Frequently Asked Questions

When does Tennessee's Public Chapter 1077 take effect?

The insurance fee increases, the proof-at-registration requirement, and the noneconomic damages cap take effect July 1, 2027. A separate provision requiring proof of U.S. citizenship or lawful presence at registration begins January 1, 2027.

How much is the new fine for driving without insurance in Tennessee?

A first coverage-failure notice carries a $500 fee, up from $25. A continued failure costs $1,000, up from $100. A second lapse on the same vehicle within three years adds a $1,500 fee plus suspension or revocation of the registration.

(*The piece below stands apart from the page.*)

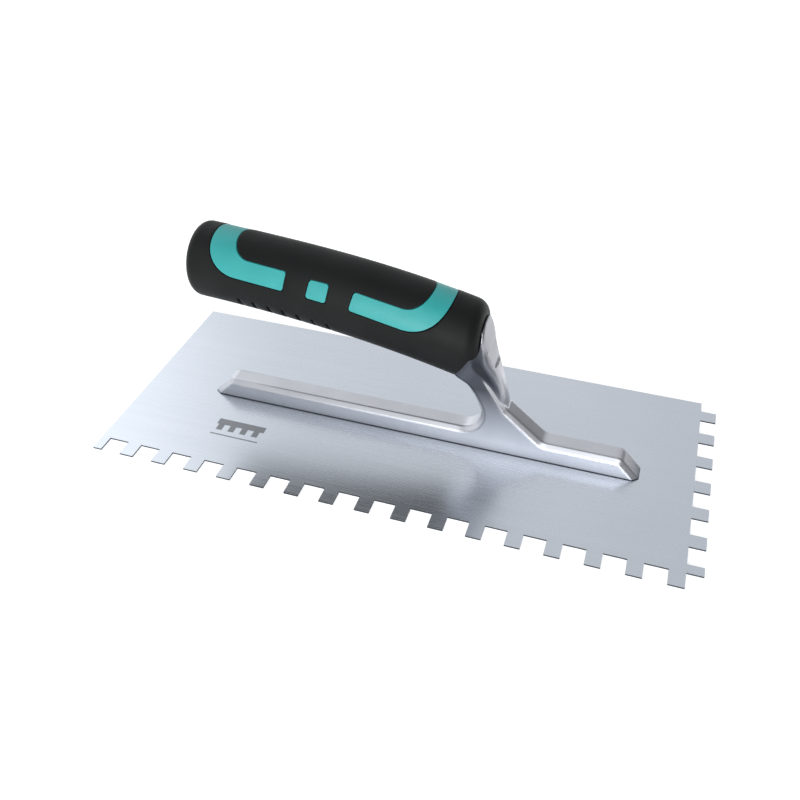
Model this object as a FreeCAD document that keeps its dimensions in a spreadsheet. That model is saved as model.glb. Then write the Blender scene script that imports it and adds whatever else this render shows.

What is the noneconomic damages cap for uninsured drivers?

An uninsured vehicle owner who received at least three written noncompliance notices in the prior three years has noneconomic damages capped at $375,000, rising to $750,000 for catastrophic injuries. The cap does not apply to passengers or permitted drivers.

Do I need to show proof of insurance to register a car in Tennessee?

Starting July 1, 2027, owners must show proof of financial responsibility at initial registration, and the policy must be valid for at least 30 days. The requirement runs through June 30, 2029 and applies to new registrations, not renewals.

How will Tennessee know if my coverage lapses?

Insurers must report their full book of business to the Electronic Insurance Verification System weekly, instead of monthly. Faster reporting lets the state flag a lapse within days and block a registration renewal until coverage is restored and fees are paid.